- INSTRUCTIONS FOR THE TASK:
Output, please, exactly those lines of the listing that come before the line with "const heelTopPiece = ()", along with that line itself.

● ● ●

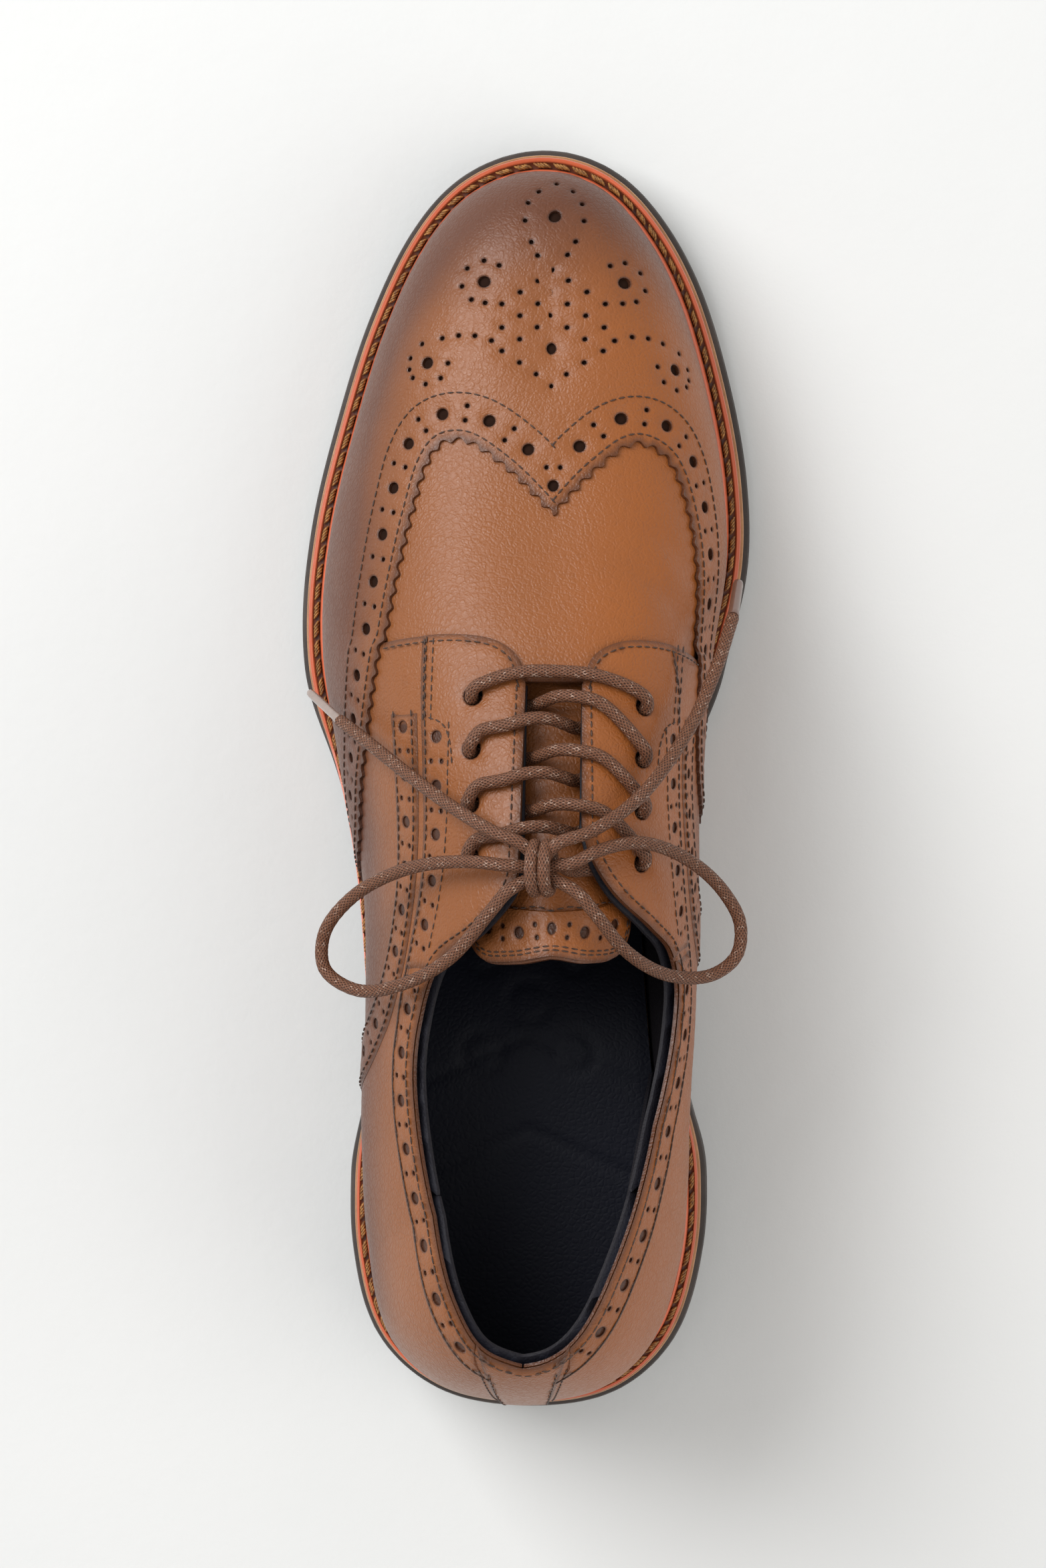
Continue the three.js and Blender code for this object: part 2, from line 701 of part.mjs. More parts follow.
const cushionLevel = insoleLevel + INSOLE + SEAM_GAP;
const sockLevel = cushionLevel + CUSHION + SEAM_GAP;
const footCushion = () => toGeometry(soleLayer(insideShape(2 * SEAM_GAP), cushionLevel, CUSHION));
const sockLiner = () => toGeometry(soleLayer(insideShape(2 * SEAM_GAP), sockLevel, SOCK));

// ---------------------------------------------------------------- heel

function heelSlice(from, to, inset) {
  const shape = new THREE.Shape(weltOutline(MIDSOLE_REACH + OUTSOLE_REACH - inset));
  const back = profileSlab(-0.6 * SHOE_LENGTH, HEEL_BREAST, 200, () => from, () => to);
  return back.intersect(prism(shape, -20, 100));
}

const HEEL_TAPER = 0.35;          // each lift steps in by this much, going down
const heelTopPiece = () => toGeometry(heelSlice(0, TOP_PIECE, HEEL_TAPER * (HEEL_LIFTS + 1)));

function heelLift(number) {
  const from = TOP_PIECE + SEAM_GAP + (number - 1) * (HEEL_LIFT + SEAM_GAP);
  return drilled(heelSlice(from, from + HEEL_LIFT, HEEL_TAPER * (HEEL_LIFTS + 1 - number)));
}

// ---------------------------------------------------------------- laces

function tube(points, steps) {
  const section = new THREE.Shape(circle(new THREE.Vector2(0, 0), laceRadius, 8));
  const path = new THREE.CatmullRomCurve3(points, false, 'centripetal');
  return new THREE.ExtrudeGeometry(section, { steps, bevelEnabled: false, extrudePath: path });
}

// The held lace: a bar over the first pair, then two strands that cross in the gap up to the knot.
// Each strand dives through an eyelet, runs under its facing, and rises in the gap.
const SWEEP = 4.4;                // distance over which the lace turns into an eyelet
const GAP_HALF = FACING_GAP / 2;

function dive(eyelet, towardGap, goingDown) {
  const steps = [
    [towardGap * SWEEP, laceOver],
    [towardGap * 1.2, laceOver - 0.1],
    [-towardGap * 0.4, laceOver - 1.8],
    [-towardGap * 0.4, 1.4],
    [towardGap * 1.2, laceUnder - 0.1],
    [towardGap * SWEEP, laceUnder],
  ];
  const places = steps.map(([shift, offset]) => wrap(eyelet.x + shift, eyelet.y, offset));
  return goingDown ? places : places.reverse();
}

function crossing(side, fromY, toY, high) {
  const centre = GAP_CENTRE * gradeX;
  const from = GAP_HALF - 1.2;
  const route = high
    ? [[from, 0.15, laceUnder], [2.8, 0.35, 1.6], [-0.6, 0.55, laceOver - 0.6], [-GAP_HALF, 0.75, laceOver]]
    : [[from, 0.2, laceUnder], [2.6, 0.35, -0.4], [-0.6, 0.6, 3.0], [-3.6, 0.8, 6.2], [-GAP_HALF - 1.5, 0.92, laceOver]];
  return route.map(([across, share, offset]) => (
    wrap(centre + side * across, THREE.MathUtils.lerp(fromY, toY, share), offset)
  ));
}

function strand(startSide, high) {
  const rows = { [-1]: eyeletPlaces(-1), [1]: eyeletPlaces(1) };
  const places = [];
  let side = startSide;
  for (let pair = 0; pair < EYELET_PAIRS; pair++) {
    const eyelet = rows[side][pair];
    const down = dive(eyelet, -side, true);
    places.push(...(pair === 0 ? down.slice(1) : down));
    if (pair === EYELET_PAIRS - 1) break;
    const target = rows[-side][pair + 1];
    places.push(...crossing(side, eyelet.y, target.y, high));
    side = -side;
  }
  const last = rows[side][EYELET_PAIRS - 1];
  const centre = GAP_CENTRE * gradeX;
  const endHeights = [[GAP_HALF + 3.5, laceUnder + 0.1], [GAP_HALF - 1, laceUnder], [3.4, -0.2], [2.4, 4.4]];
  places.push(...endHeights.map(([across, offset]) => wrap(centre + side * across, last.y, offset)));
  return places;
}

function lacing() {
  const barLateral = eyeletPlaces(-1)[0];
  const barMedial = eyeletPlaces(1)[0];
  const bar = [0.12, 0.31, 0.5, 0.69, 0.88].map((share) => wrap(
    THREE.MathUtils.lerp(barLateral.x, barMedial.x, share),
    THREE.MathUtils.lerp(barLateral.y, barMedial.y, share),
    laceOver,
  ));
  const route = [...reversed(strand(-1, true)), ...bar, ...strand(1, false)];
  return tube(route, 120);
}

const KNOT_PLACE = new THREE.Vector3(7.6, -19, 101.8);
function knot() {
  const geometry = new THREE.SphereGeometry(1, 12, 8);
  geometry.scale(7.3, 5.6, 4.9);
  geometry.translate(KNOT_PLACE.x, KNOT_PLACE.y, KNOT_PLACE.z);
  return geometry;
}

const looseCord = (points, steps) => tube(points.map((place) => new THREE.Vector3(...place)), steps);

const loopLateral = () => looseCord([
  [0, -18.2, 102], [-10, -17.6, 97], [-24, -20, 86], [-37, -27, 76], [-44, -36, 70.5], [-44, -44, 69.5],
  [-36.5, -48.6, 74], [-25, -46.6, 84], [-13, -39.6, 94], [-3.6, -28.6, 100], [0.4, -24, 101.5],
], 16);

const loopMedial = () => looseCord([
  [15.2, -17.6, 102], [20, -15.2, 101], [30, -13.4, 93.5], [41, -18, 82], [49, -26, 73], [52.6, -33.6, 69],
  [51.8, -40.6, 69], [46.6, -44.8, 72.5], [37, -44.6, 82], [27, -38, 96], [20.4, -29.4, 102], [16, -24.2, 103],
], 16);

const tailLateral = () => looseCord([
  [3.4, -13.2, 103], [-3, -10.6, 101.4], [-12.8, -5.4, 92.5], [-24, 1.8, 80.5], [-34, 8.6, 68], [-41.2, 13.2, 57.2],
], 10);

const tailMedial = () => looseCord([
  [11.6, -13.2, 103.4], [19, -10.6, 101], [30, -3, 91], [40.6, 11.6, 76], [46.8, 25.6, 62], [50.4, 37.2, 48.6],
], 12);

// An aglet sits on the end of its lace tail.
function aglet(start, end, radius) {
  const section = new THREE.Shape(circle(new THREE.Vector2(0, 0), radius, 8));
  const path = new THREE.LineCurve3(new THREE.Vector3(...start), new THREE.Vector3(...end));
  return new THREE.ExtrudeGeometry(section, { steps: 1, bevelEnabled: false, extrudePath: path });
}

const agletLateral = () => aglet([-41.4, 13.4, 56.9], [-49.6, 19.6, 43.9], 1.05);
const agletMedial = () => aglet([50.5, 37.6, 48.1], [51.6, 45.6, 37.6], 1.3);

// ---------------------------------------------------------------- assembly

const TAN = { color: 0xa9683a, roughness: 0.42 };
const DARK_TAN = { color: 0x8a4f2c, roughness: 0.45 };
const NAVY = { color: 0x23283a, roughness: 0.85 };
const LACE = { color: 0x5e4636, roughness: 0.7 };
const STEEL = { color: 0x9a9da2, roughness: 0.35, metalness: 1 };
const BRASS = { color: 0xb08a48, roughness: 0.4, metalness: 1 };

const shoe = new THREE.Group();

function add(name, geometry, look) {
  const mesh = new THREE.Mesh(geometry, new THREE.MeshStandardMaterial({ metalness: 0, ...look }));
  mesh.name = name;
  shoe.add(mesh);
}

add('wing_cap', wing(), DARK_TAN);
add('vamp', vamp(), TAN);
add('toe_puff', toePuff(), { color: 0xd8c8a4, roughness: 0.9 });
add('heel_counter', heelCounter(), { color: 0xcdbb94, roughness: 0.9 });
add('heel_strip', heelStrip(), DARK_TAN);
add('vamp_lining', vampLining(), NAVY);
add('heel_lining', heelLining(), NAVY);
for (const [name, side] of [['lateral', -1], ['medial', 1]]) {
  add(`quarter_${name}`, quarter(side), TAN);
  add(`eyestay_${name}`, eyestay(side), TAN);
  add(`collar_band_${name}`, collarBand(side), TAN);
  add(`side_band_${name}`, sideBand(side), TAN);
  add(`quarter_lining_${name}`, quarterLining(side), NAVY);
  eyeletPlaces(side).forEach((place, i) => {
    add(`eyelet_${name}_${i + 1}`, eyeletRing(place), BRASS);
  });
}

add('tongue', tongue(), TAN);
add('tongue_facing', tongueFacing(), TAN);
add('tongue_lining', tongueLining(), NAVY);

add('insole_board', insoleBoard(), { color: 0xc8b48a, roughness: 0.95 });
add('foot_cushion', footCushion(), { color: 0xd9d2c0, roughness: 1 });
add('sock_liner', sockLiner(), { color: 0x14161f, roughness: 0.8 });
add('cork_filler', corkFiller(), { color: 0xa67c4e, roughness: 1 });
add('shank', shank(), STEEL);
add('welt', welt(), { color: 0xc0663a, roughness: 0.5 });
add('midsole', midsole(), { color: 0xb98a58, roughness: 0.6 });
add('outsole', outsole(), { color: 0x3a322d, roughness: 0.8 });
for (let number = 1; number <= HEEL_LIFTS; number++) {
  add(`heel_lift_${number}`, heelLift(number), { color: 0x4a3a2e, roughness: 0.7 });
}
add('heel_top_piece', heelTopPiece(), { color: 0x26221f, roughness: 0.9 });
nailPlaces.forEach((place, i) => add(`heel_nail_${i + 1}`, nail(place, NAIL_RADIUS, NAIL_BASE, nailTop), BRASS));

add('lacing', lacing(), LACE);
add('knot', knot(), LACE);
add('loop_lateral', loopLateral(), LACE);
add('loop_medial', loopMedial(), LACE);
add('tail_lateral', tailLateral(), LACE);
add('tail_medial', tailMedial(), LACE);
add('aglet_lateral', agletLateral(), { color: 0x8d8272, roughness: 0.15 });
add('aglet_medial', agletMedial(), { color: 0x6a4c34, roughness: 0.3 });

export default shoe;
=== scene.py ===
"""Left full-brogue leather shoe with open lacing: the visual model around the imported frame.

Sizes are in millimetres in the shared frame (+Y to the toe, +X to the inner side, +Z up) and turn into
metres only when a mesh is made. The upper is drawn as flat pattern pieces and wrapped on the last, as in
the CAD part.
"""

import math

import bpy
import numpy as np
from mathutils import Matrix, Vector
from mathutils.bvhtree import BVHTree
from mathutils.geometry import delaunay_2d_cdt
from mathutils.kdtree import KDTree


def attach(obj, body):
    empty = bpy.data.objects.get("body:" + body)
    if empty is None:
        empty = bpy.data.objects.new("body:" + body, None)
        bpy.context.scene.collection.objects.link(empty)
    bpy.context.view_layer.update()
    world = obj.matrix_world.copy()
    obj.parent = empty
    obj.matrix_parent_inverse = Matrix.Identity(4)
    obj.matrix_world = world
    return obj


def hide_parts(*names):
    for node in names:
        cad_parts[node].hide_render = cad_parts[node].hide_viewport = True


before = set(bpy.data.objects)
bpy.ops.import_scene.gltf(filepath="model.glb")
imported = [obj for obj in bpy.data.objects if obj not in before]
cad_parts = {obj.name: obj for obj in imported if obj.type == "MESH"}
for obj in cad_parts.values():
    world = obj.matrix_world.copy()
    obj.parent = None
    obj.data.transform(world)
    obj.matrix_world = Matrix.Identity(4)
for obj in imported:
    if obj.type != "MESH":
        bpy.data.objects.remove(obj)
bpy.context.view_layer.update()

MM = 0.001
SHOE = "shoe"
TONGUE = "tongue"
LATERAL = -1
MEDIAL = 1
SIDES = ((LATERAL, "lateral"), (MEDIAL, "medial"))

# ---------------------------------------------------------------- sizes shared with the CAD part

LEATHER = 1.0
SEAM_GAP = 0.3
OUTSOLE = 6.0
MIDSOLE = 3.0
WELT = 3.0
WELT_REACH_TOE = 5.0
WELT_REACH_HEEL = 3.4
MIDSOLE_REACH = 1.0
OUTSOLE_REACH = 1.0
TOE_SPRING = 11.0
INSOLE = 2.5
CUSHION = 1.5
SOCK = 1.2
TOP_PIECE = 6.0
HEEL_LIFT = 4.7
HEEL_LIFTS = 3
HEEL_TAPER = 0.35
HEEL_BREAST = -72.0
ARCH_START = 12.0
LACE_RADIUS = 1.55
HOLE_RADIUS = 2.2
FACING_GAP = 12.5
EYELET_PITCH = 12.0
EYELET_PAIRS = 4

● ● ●

- FINAL RESULT:
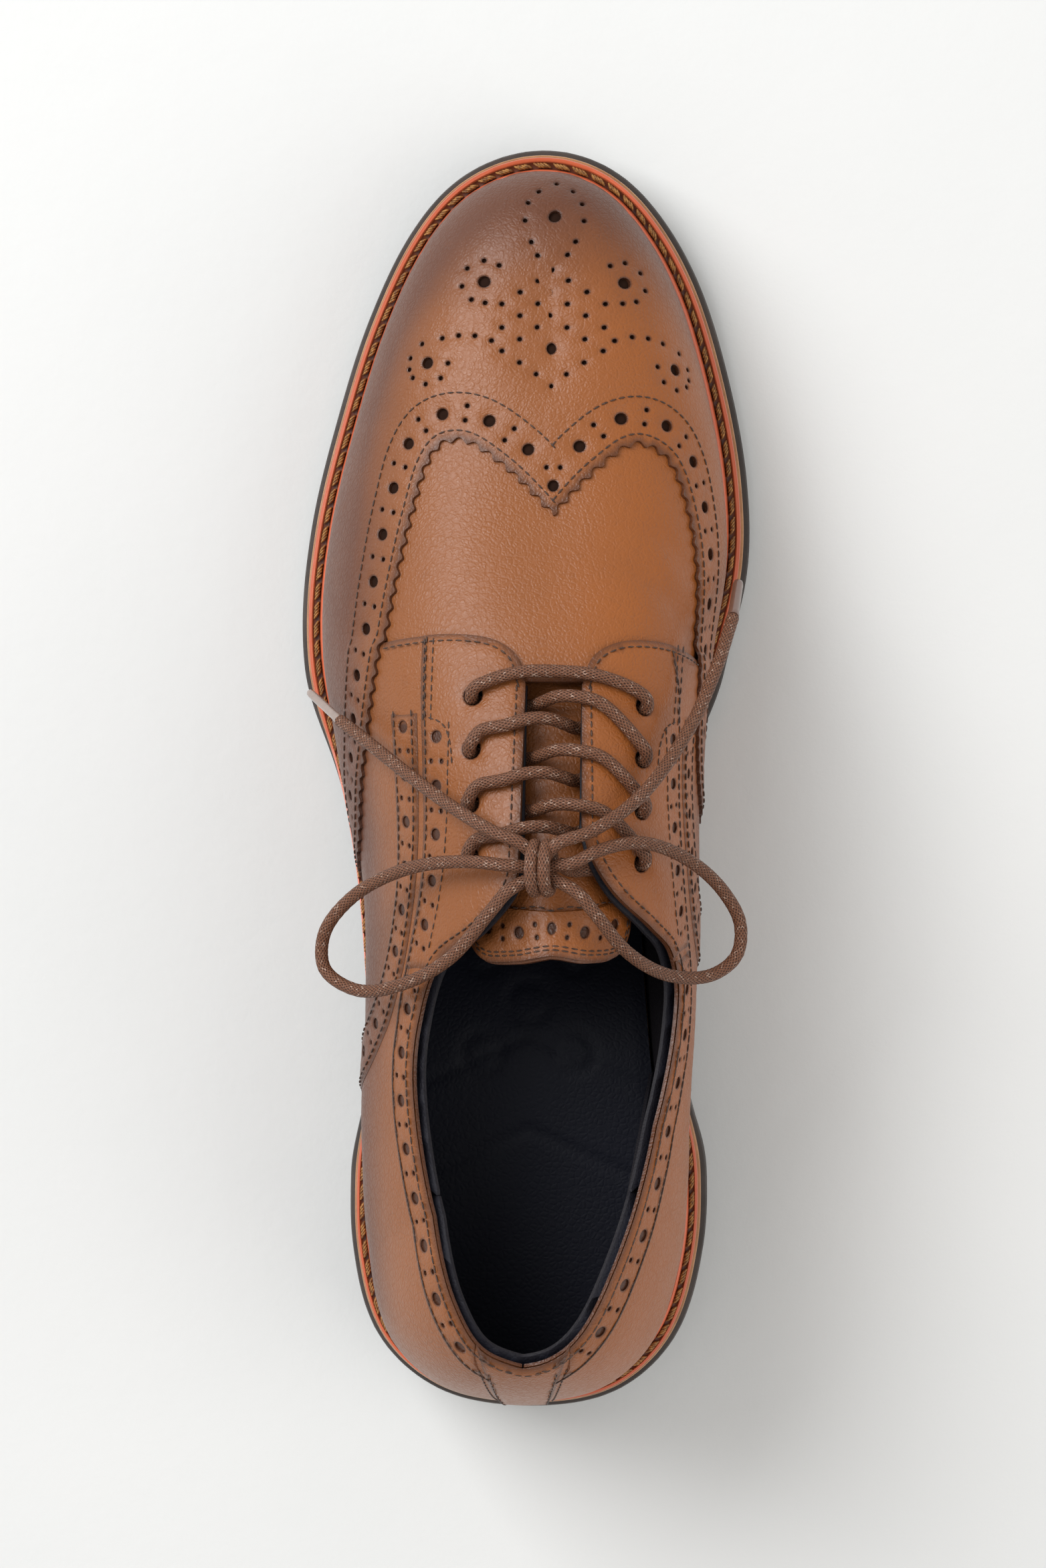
Continue the three.js and Blender code for this object: part 2, from line 701 of part.mjs. More parts follow.
const cushionLevel = insoleLevel + INSOLE + SEAM_GAP;
const sockLevel = cushionLevel + CUSHION + SEAM_GAP;
const footCushion = () => toGeometry(soleLayer(insideShape(2 * SEAM_GAP), cushionLevel, CUSHION));
const sockLiner = () => toGeometry(soleLayer(insideShape(2 * SEAM_GAP), sockLevel, SOCK));

// ---------------------------------------------------------------- heel

function heelSlice(from, to, inset) {
  const shape = new THREE.Shape(weltOutline(MIDSOLE_REACH + OUTSOLE_REACH - inset));
  const back = profileSlab(-0.6 * SHOE_LENGTH, HEEL_BREAST, 200, () => from, () => to);
  return back.intersect(prism(shape, -20, 100));
}

const HEEL_TAPER = 0.35;          // each lift steps in by this much, going down
const heelTopPiece = () => toGeometry(heelSlice(0, TOP_PIECE, HEEL_TAPER * (HEEL_LIFTS + 1)));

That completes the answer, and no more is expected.